[Task instructions]
Provide nothing beyond the count of lines that include the string "inner".

-=-=-

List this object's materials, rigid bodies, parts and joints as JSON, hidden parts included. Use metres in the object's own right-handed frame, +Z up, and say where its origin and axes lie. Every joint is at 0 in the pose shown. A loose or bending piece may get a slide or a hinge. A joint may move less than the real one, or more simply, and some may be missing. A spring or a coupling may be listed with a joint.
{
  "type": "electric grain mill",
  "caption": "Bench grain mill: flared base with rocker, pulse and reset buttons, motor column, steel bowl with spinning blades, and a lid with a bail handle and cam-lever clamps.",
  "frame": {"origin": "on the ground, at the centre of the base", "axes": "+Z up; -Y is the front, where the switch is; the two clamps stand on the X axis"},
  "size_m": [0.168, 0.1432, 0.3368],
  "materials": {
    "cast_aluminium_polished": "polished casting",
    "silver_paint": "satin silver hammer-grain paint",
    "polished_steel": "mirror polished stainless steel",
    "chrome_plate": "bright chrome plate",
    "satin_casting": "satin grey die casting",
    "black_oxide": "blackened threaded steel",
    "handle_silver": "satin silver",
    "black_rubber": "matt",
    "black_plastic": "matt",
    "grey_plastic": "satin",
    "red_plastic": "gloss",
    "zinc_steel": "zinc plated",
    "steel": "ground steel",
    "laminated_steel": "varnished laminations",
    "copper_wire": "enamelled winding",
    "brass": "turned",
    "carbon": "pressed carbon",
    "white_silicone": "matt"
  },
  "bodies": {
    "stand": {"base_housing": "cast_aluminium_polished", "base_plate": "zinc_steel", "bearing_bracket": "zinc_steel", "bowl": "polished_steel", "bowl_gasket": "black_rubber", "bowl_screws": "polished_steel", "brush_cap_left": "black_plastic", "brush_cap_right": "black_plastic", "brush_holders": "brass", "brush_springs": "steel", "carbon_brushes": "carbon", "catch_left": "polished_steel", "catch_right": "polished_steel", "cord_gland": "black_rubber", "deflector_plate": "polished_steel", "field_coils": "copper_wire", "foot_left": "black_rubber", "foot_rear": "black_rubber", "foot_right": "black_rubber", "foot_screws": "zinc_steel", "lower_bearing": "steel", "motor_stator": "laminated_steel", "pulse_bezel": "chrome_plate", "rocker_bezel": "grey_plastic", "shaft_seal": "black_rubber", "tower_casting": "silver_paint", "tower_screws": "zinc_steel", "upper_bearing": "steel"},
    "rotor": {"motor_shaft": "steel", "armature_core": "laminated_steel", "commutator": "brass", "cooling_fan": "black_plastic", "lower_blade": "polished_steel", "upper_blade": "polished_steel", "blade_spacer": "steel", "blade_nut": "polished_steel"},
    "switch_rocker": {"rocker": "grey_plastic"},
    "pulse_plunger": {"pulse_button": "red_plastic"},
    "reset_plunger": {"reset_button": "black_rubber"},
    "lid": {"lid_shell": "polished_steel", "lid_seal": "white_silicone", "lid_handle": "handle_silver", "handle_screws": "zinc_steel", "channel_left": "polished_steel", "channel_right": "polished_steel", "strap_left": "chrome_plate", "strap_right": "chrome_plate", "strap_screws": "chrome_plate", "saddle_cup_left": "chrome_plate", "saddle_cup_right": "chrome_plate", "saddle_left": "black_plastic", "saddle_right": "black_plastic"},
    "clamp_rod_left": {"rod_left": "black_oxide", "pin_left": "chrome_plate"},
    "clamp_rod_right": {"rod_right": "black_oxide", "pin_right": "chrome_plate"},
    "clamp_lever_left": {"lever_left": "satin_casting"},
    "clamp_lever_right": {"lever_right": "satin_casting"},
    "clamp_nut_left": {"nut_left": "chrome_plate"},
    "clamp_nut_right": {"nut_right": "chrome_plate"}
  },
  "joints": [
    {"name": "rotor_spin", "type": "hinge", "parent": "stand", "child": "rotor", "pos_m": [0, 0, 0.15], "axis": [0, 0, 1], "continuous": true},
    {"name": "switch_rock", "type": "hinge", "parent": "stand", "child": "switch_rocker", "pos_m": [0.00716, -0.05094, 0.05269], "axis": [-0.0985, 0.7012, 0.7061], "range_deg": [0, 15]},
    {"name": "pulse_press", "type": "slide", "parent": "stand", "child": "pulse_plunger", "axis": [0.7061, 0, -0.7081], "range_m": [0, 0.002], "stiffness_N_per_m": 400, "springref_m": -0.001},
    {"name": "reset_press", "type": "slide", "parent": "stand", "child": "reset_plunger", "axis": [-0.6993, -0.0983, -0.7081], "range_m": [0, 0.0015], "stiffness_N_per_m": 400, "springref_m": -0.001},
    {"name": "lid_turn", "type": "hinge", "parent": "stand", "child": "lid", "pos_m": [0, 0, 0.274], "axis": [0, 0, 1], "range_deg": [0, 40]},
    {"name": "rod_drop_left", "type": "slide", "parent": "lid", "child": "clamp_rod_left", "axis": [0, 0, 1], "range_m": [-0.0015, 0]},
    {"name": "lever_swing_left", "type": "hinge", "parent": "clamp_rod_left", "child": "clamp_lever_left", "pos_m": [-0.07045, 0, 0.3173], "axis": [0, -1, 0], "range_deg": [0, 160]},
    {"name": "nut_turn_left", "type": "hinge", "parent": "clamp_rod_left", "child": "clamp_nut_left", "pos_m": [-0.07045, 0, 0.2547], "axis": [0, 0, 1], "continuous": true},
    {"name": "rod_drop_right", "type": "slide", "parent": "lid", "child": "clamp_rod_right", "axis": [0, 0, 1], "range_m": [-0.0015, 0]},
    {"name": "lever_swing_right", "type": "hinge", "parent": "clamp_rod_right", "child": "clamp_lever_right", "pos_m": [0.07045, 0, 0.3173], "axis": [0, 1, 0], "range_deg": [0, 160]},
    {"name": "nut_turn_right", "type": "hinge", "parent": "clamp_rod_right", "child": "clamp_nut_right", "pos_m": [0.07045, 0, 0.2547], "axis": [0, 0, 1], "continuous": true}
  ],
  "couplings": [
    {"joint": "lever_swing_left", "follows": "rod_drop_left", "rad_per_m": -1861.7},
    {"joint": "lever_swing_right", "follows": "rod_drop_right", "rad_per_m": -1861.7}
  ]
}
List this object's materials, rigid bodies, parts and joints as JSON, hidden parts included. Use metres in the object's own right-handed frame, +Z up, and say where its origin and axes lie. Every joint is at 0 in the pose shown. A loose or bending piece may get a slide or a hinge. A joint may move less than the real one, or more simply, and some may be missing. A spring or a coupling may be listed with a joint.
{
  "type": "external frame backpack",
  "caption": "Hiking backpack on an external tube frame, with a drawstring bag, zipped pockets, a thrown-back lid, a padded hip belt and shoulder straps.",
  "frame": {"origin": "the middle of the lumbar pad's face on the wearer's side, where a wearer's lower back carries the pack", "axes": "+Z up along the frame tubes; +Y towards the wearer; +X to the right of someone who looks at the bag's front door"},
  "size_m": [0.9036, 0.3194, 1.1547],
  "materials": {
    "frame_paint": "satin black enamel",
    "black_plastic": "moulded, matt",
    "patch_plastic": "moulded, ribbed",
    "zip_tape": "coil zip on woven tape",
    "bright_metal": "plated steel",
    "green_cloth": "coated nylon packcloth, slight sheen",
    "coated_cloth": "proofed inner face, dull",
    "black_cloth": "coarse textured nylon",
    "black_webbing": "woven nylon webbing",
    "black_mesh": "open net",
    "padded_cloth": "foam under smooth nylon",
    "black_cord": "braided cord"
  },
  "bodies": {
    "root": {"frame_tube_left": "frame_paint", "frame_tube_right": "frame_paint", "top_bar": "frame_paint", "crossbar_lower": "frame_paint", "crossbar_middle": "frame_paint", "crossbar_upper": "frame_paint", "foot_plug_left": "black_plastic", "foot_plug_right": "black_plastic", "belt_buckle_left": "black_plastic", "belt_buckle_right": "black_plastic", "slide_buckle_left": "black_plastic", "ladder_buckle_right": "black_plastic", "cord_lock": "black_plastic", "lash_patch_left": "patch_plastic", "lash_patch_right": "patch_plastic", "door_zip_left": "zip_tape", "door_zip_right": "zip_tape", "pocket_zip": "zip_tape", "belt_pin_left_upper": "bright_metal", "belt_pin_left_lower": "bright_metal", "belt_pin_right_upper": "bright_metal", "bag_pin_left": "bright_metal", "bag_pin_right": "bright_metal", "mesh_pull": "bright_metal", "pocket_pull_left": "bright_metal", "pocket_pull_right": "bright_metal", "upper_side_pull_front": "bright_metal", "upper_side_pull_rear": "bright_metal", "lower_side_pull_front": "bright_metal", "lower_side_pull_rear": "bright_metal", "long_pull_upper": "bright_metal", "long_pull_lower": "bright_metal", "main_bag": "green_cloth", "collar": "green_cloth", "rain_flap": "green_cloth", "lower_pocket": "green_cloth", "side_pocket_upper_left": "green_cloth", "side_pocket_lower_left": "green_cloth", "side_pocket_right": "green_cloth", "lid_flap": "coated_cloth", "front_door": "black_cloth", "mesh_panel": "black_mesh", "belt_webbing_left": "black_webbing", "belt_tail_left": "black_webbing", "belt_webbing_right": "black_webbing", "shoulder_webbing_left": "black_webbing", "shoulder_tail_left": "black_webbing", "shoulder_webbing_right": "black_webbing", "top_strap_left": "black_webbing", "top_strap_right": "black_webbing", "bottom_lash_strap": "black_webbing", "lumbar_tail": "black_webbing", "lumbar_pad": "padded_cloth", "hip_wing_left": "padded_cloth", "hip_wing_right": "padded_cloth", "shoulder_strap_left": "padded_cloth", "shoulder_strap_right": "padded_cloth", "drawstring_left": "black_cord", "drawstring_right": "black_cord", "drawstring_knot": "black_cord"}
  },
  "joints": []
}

-=-=-

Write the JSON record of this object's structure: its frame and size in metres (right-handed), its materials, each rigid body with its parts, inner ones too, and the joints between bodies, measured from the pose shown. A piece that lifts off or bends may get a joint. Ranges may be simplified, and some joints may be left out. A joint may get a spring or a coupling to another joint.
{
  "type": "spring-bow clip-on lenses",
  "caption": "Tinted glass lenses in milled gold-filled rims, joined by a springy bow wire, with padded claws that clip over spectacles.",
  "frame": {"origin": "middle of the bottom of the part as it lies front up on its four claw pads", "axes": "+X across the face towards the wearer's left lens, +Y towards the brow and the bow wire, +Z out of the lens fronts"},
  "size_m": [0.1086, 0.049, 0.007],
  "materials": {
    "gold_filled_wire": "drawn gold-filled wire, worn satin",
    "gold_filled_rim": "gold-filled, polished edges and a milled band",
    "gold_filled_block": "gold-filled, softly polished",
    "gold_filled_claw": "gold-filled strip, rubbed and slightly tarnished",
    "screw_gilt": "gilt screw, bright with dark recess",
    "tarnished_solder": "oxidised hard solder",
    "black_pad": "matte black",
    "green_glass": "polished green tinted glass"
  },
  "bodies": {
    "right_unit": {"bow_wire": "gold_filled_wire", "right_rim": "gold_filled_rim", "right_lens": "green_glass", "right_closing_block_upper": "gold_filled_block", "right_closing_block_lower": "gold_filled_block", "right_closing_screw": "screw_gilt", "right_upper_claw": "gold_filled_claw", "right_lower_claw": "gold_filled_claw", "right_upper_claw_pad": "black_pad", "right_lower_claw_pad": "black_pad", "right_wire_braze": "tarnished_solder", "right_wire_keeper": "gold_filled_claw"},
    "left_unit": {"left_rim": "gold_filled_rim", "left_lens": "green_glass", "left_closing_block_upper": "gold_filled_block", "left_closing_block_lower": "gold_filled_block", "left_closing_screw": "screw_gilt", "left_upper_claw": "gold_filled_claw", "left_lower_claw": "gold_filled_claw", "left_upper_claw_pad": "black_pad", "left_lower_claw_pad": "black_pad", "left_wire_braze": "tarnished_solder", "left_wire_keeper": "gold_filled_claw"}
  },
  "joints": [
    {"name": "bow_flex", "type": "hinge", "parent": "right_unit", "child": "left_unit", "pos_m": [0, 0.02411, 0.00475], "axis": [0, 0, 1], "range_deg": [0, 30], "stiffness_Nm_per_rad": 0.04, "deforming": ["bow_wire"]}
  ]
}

-=-=-

[Result]
2